[TASK PROMPT]: Return the complete listing that follows, with each line reproduced exactly.

[DATA PROVIDED]:
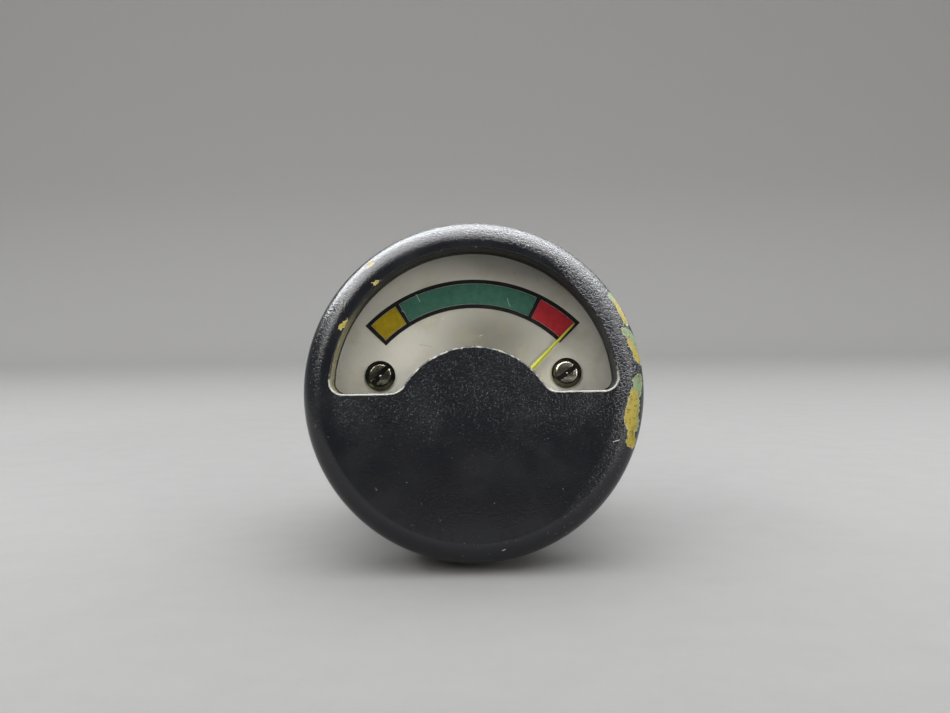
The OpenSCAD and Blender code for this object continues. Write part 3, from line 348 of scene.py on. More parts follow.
ROW = [("Count", "Int", 2), ("First", "Vector"), ("Step", "Vector")]
row_recipe = recipe("Row of copies", [("Piece", "Geometry")] + ROW,
                    lambda tree, given: copies_in_row(tree, given, given["Piece"]))
path_recipe = recipe("Wire along a path", [("Path", "Geometry"), ("Wire", "Float", 0.0003)], wire_on_path)
spool_recipe = recipe("Turns on a spool", [
    ("Core", "Geometry"), ("Turns", "Float", 10.0), ("Radius", "Float", 0.002), ("Length", "Float", 0.007),
    ("Wire", "Float", 0.0001), ("Place", "Vector")], turns_on_spool)
frame_recipe = recipe("Turns on a frame", [
    ("Core", "Geometry"), ("Width", "Float", 0.01), ("Height", "Float", 0.012), ("Corner", "Float", 0.0003),
    ("Wire", "Float", 0.0001), ("Turn", "Vector")] + ROW, turns_on_frame)


def run_recipe(tree, thing, finish, **values):
    """Puts a recipe on an object, sets its inputs and keeps the plain mesh that it makes."""
    step = thing.modifiers.new("recipe", "NODES")
    step.node_group = tree
    wanted = dict(values, Finish=finishes[finish])
    for item in tree.interface.items_tree:
        if item.in_out == "INPUT" and item.name in wanted:
            step[item.identifier] = wanted[item.name]
    as_plain_mesh(thing)


# ---------------------------------------------------------------- shader helpers

def connect(tree, value, socket):
    """Links a socket or a measure to another socket, or sets a plain value on it."""
    value = getattr(value, "socket", value)
    if isinstance(value, bpy.types.NodeSocket):
        tree.links.new(value, socket)
    else:
        socket.default_value = value


def add(tree, kind, sockets=None, **settings):
    node = tree.nodes.new("ShaderNode" + kind)
    for key, value in settings.items():
        setattr(node, key, value)
    for key, value in (sockets or {}).items():
        connect(tree, value, node.inputs[key])
    return node


class Measure:
    """A number that changes over the surface. A sum with it becomes a node of its tree."""

    def __init__(self, tree, socket):
        self.tree, self.socket = tree, socket

    def combine(self, how, other=0.0, swapped=False, clamp=False):
        pair = {0: other, 1: self} if swapped else {0: self, 1: other}
        return Measure(self.tree, add(self.tree, "Math", pair, operation=how, use_clamp=clamp).outputs[0])

    def step(self, low, high):
        """0 below low, 1 above high, smooth between."""
        node = add(self.tree, "MapRange", {"Value": self, "From Min": low, "From Max": high},
                   interpolation_type="SMOOTHSTEP")
        return Measure(self.tree, node.outputs["Result"])

    def at_least(self, other):
        return self.combine("MAXIMUM", other)

    def __add__(self, other):
        return self.combine("ADD", other)

    def __sub__(self, other):
        return self.combine("SUBTRACT", other)

    def __rsub__(self, other):
        return self.combine("SUBTRACT", other, swapped=True)

    def __mul__(self, other):
        return self.combine("MULTIPLY", other)

    def __truediv__(self, other):
        return self.combine("DIVIDE", other)

    def __rtruediv__(self, other):
        return self.combine("DIVIDE", other, swapped=True)

    def __abs__(self):
        return self.combine("ABSOLUTE")


def vector(tree, how, first, second=(0.0, 0.0, 0.0), result=0):
    """A sum on whole places or colours."""
    pair = {0: first, "Scale" if how == "SCALE" else 1: second}
    return add(tree, "VectorMath", pair, operation=how).outputs[result]


def noise(tree, spot, scale, **values):
    return add(tree, "TexNoise", dict(values, Vector=spot, Scale=scale)).outputs


def mixed(tree, share, first, second):
    return add(tree, "Mix", {0: share, 6: first, 7: second}, data_type="RGBA").outputs[2]


def colour(red, green, blue):
    """A colour written in 0-255 display values, as linear light."""
    def linear(v):
        v /= 255
        return v / 12.92 if v <= 0.04045 else ((v + 0.055) / 1.055) ** 2.4
    return (linear(red), linear(green), linear(blue), 1.0)


def coats(tree, under, *layers):
    """A tone with others laid over it, each where its share says."""
    for share, tone in layers:
        under = mixed(tree, share, under, colour(*tone) if isinstance(tone, tuple) else tone)
    return under


# ---------------------------------------------------------------- effects that several finishes share

HALF = (0.5, 0.5, 0.5)
FLAT = (1.0, 0.0, 1.0)


def effect(name, inputs, *outputs):
    """An empty shader node group that works on a place, and its sockets."""
    return node_group("ShaderNodeTree", name, [("Vector", "Vector")] + inputs,
                      [(label, "Float") for label in outputs])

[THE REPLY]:
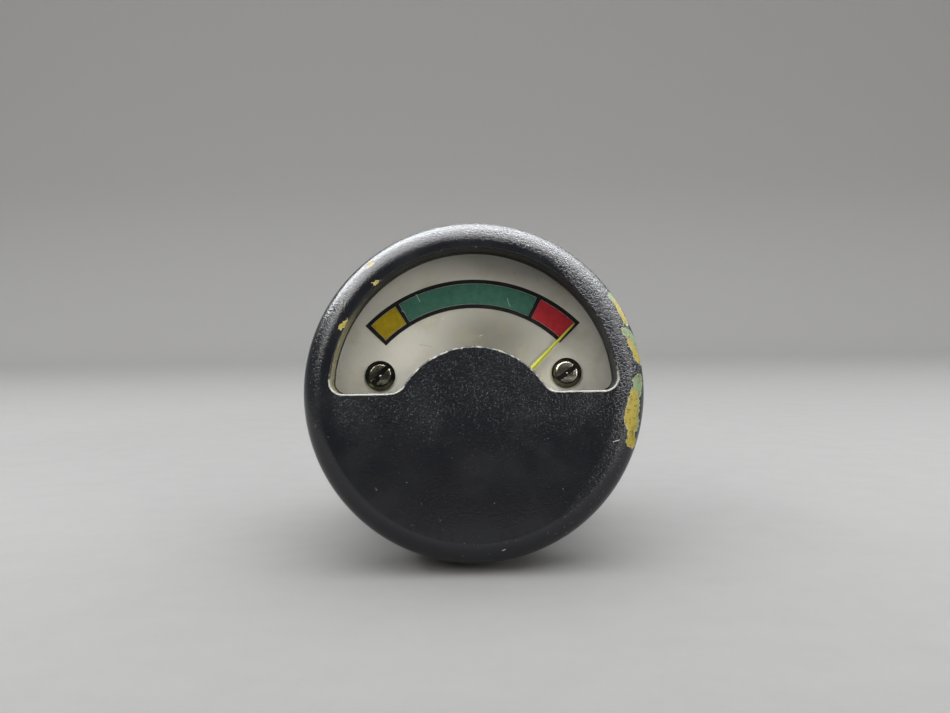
The OpenSCAD and Blender code for this object continues. Write part 3, from line 348 of scene.py on. More parts follow.
ROW = [("Count", "Int", 2), ("First", "Vector"), ("Step", "Vector")]
row_recipe = recipe("Row of copies", [("Piece", "Geometry")] + ROW,
                    lambda tree, given: copies_in_row(tree, given, given["Piece"]))
path_recipe = recipe("Wire along a path", [("Path", "Geometry"), ("Wire", "Float", 0.0003)], wire_on_path)
spool_recipe = recipe("Turns on a spool", [
    ("Core", "Geometry"), ("Turns", "Float", 10.0), ("Radius", "Float", 0.002), ("Length", "Float", 0.007),
    ("Wire", "Float", 0.0001), ("Place", "Vector")], turns_on_spool)
frame_recipe = recipe("Turns on a frame", [
    ("Core", "Geometry"), ("Width", "Float", 0.01), ("Height", "Float", 0.012), ("Corner", "Float", 0.0003),
    ("Wire", "Float", 0.0001), ("Turn", "Vector")] + ROW, turns_on_frame)


def run_recipe(tree, thing, finish, **values):
    """Puts a recipe on an object, sets its inputs and keeps the plain mesh that it makes."""
    step = thing.modifiers.new("recipe", "NODES")
    step.node_group = tree
    wanted = dict(values, Finish=finishes[finish])
    for item in tree.interface.items_tree:
        if item.in_out == "INPUT" and item.name in wanted:
            step[item.identifier] = wanted[item.name]
    as_plain_mesh(thing)


# ---------------------------------------------------------------- shader helpers

def connect(tree, value, socket):
    """Links a socket or a measure to another socket, or sets a plain value on it."""
    value = getattr(value, "socket", value)
    if isinstance(value, bpy.types.NodeSocket):
        tree.links.new(value, socket)
    else:
        socket.default_value = value


def add(tree, kind, sockets=None, **settings):
    node = tree.nodes.new("ShaderNode" + kind)
    for key, value in settings.items():
        setattr(node, key, value)
    for key, value in (sockets or {}).items():
        connect(tree, value, node.inputs[key])
    return node


class Measure:
    """A number that changes over the surface. A sum with it becomes a node of its tree."""

    def __init__(self, tree, socket):
        self.tree, self.socket = tree, socket

    def combine(self, how, other=0.0, swapped=False, clamp=False):
        pair = {0: other, 1: self} if swapped else {0: self, 1: other}
        return Measure(self.tree, add(self.tree, "Math", pair, operation=how, use_clamp=clamp).outputs[0])

    def step(self, low, high):
        """0 below low, 1 above high, smooth between."""
        node = add(self.tree, "MapRange", {"Value": self, "From Min": low, "From Max": high},
                   interpolation_type="SMOOTHSTEP")
        return Measure(self.tree, node.outputs["Result"])

    def at_least(self, other):
        return self.combine("MAXIMUM", other)

    def __add__(self, other):
        return self.combine("ADD", other)

    def __sub__(self, other):
        return self.combine("SUBTRACT", other)

    def __rsub__(self, other):
        return self.combine("SUBTRACT", other, swapped=True)

    def __mul__(self, other):
        return self.combine("MULTIPLY", other)

    def __truediv__(self, other):
        return self.combine("DIVIDE", other)

    def __rtruediv__(self, other):
        return self.combine("DIVIDE", other, swapped=True)

    def __abs__(self):
        return self.combine("ABSOLUTE")


def vector(tree, how, first, second=(0.0, 0.0, 0.0), result=0):
    """A sum on whole places or colours."""
    pair = {0: first, "Scale" if how == "SCALE" else 1: second}
    return add(tree, "VectorMath", pair, operation=how).outputs[result]


def noise(tree, spot, scale, **values):
    return add(tree, "TexNoise", dict(values, Vector=spot, Scale=scale)).outputs


def mixed(tree, share, first, second):
    return add(tree, "Mix", {0: share, 6: first, 7: second}, data_type="RGBA").outputs[2]


def colour(red, green, blue):
    """A colour written in 0-255 display values, as linear light."""
    def linear(v):
        v /= 255
        return v / 12.92 if v <= 0.04045 else ((v + 0.055) / 1.055) ** 2.4
    return (linear(red), linear(green), linear(blue), 1.0)


def coats(tree, under, *layers):
    """A tone with others laid over it, each where its share says."""
    for share, tone in layers:
        under = mixed(tree, share, under, colour(*tone) if isinstance(tone, tuple) else tone)
    return under


# ---------------------------------------------------------------- effects that several finishes share

HALF = (0.5, 0.5, 0.5)
FLAT = (1.0, 0.0, 1.0)


def effect(name, inputs, *outputs):
    """An empty shader node group that works on a place, and its sockets."""
    return node_group("ShaderNodeTree", name, [("Vector", "Vector")] + inputs,
                      [(label, "Float") for label in outputs])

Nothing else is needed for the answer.